At a BYD dealership just outside of Bangkok, EV presale orders have dropped substantially this year, a salesperson said.

 

"The price increases are making some customers hesitant to buy," the worker said.

 

The Dolphin, BYD's bestselling compact hatchback EV, had a sticker price of 599,900 baht ($19,300) for the standard version as of Tuesday -- 33% higher than the lowest price in 2025. The Atto 3 all-electric sport utility vehicle is priced at 849,900 baht, a 21% hike.

 

This is the first time BYD has raised prices since entering the Thai market in 2022. But China's leading EV maker is hardly alone.

 

Shanghai-based SAIC Motor's MG, the second-largest EV brand in Thailand, raised the price of its MG4 electric hatchback by 30,000 baht. MG's Maxus 9 Plus luxury minivan is up by 50,000 baht.

 

Guangzhou Automobile Group, Chery Automobile and Zhejiang Geely Group Holding have raised prices, too, local media report.

 

Thailand has offered subsidies for EV makers that entered the market and produced vehicles locally, but the incentives were phased out by the end of last year. Big Chinese players such as BYD would benefit from as much as 150,000 baht per vehicle.

 

This affordability drove the expansion of electric vehicles in Thailand. Last year, 122,128 EVs were sold in the Southeast Asian country, up 74% from 2024, media outlet Auto Life Thailand reports.

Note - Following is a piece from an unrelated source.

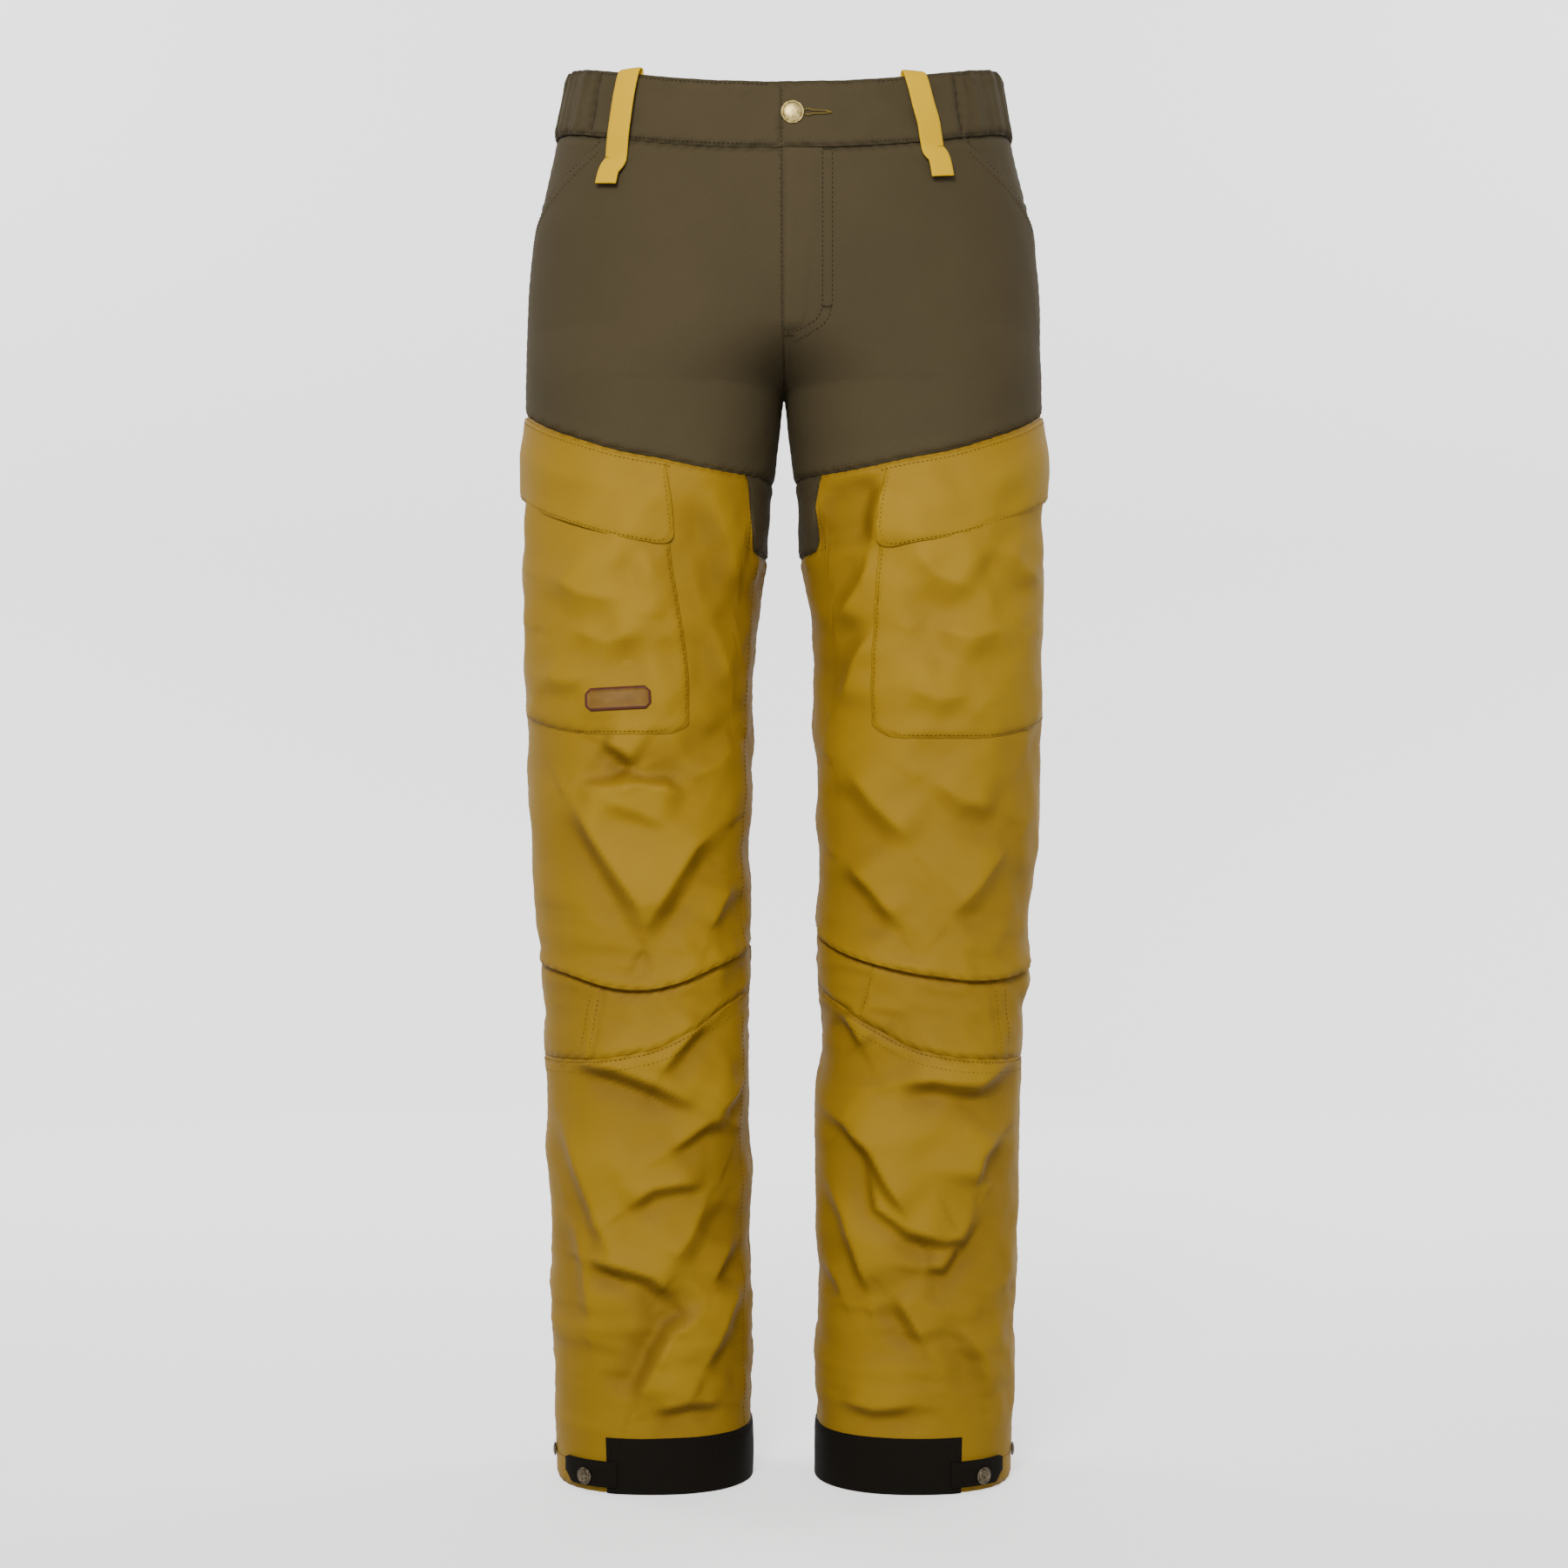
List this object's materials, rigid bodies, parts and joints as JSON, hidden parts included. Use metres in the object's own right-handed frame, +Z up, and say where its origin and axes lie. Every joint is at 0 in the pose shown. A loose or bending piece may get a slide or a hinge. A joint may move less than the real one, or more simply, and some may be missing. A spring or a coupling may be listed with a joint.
{
  "type": "work trousers",
  "caption": "Outdoor work trousers with a dark stretch seat, hard-wearing legs, shaped knees, cargo pockets and snap-tab hems, standing open as if worn.",
  "frame": {"origin": "middle of the waist opening, 1.05 m above the hems", "axes": "+Z up towards the waist, the front faces -Y, the wearer's left leg is on +X"},
  "size_m": [0.4046, 0.2406, 1.0654],
  "materials": {
    "dark_stretch": "dark olive-brown stretch softshell",
    "mustard_cloth": "mustard heavy twill, matt",
    "yellow_cloth": "yellow webbing-like twill",
    "black_cloth": "near-black abrasion cloth",
    "pocketing": "dark brown pocketing",
    "leather": "tan imitation leather, blank",
    "zip_tape": "dark woven zip tape with coil teeth",
    "brass": "antique brass",
    "gunmetal": "dark antiqued brass"
  },
  "bodies": {
    "root": {"back_panel_left": "dark_stretch", "back_panel_right": "dark_stretch", "belt_loop_back_centre": "yellow_cloth", "belt_loop_back_left": "yellow_cloth", "belt_loop_back_right": "yellow_cloth", "belt_loop_front_left": "yellow_cloth", "belt_loop_front_right": "yellow_cloth", "cargo_pocket_left": "mustard_cloth", "cargo_pocket_right": "mustard_cloth", "fly_facing": "pocketing", "fly_shield": "pocketing", "front_panel_left": "dark_stretch", "front_panel_right": "dark_stretch", "gusset_left": "dark_stretch", "gusset_right": "dark_stretch", "label_patch": "leather", "pocket_bag_left": "pocketing", "pocket_bag_right": "pocketing", "pocket_facing_left": "dark_stretch", "pocket_facing_right": "dark_stretch", "thigh_back_left": "mustard_cloth", "thigh_back_right": "mustard_cloth", "thigh_front_left": "mustard_cloth", "thigh_front_right": "mustard_cloth", "waist_button": "brass", "waist_button_tack": "brass", "waistband_back": "dark_stretch", "waistband_elastic_left": "dark_stretch", "waistband_elastic_right": "dark_stretch", "waistband_front_left": "dark_stretch", "waistband_front_right": "dark_stretch", "zip_bottom_stop": "brass", "zip_half_left": "zip_tape", "zip_half_right": "zip_tape"},
    "lower_leg_right": {"knee_panel_right": "mustard_cloth", "shin_front_right": "mustard_cloth", "shin_back_right": "mustard_cloth", "kick_panel_right": "black_cloth", "snap_post_right": "gunmetal", "adjust_stud_right": "gunmetal"},
    "cuff_tab_right": {"cuff_tab_right": "black_cloth", "snap_cap_right": "gunmetal"},
    "cargo_flap_right": {"cargo_flap_right": "mustard_cloth"},
    "lower_leg_left": {"knee_panel_left": "mustard_cloth", "shin_front_left": "mustard_cloth", "shin_back_left": "mustard_cloth", "kick_panel_left": "black_cloth", "snap_post_left": "gunmetal", "adjust_stud_left": "gunmetal"},
    "cuff_tab_left": {"cuff_tab_left": "black_cloth", "snap_cap_left": "gunmetal"},
    "cargo_flap_left": {"cargo_flap_left": "mustard_cloth"},
    "zip_slider": {"zip_slider": "brass", "zip_pull": "brass"}
  },
  "joints": [
    {"name": "knee_right", "type": "hinge", "parent": "root", "child": "lower_leg_right", "pos_m": [-0.105, 0.079, -0.665], "axis": [1, 0, 0], "range_deg": [0, 45]},
    {"name": "cargo_flap_right", "type": "hinge", "parent": "root", "child": "cargo_flap_right", "pos_m": [-0.1625, -0.0866, -0.277], "axis": [-0.7502, 0.6013, 0.2749], "range_deg": [0, 150]},
    {"name": "cuff_tab_right", "type": "hinge", "parent": "lower_leg_right", "child": "cuff_tab_right", "pos_m": [-0.12667, -0.06893, -1.036], "axis": [0, 0, 1], "range_deg": [0, 120]},
    {"name": "knee_left", "type": "hinge", "parent": "root", "child": "lower_leg_left", "pos_m": [0.105, 0.079, -0.665], "axis": [1, 0, 0], "range_deg": [0, 45]},
    {"name": "cargo_flap_left", "type": "hinge", "parent": "root", "child": "cargo_flap_left", "pos_m": [0.1625, -0.0866, -0.277], "axis": [-0.7502, -0.6013, -0.2749], "range_deg": [0, 150]},
    {"name": "cuff_tab_left", "type": "hinge", "parent": "lower_leg_left", "child": "cuff_tab_left", "pos_m": [0.12667, -0.06893, -1.036], "axis": [0, 0, -1], "range_deg": [0, 120]},
    {"name": "zip_slider", "type": "slide", "parent": "root", "child": "zip_slider", "axis": [0, 0.1367, -0.9906], "range_m": [0, 0.09]}
  ]
}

EVs accounted for 24% of new-car sales.

 

"With subsidies ending, we have no choice but to change our prices," Pratarnwong Phornprapha, CEO of BYD-backed distributor Rever Automotive, told reporters at an auto show in November.

 

At the same time, the end of the subsidies presents an opportunity to rein in price competition.

 

"EV prices have been distorted by excessive price cuts," said Shuhei Hashimoto, an expert on Thai industry at the German consultancy Roland Berger. Chinese automakers "aim to normalize prices to a sustainable level by raising them."

 

BYD, which led the price war, faced a particularly strong backlash. Consumers have criticized the company for causing the value of trade-ins to fall.

 

The Atto 3 was priced roughly 40% lower at the end of 2025 compared with the model's launch. Other Chinese manufacturers expressed concern about BYD's discounting, and some consumers sought to file a class action lawsuit.

 

Strong EV sales helped Chinese automakers gain ground across Thailand's auto market, including gasoline-powered vehicles. Chinese players' share of new-car sales quadrupled to 22% in 2025 from 2022, auto industry research firm MarkLines reports.

 

Meanwhile, the share for Japanese automakers shrank by nearly one-fifth to 68%, but they have an opportunity in the price hikes by Chinese rivals.

 

Toyota Motor is selling its flagship hybrid sedan, the Yaris Ativ, at the regular price of 729,000 baht. Honda Motor's e:N1, an EV model imported from China, starts at 1,199,000 baht, making it the cheapest Japanese EV model. Some Japanese hybrids and EVs have become more affordable than Chinese electrics.

 

"2026 will be the year we see true EV demand after subsidies end," Hashimoto said. "It will be necessary to monitor how the impact of prices and inventory levels of EVs produced in Thailand will spread to neighboring countries."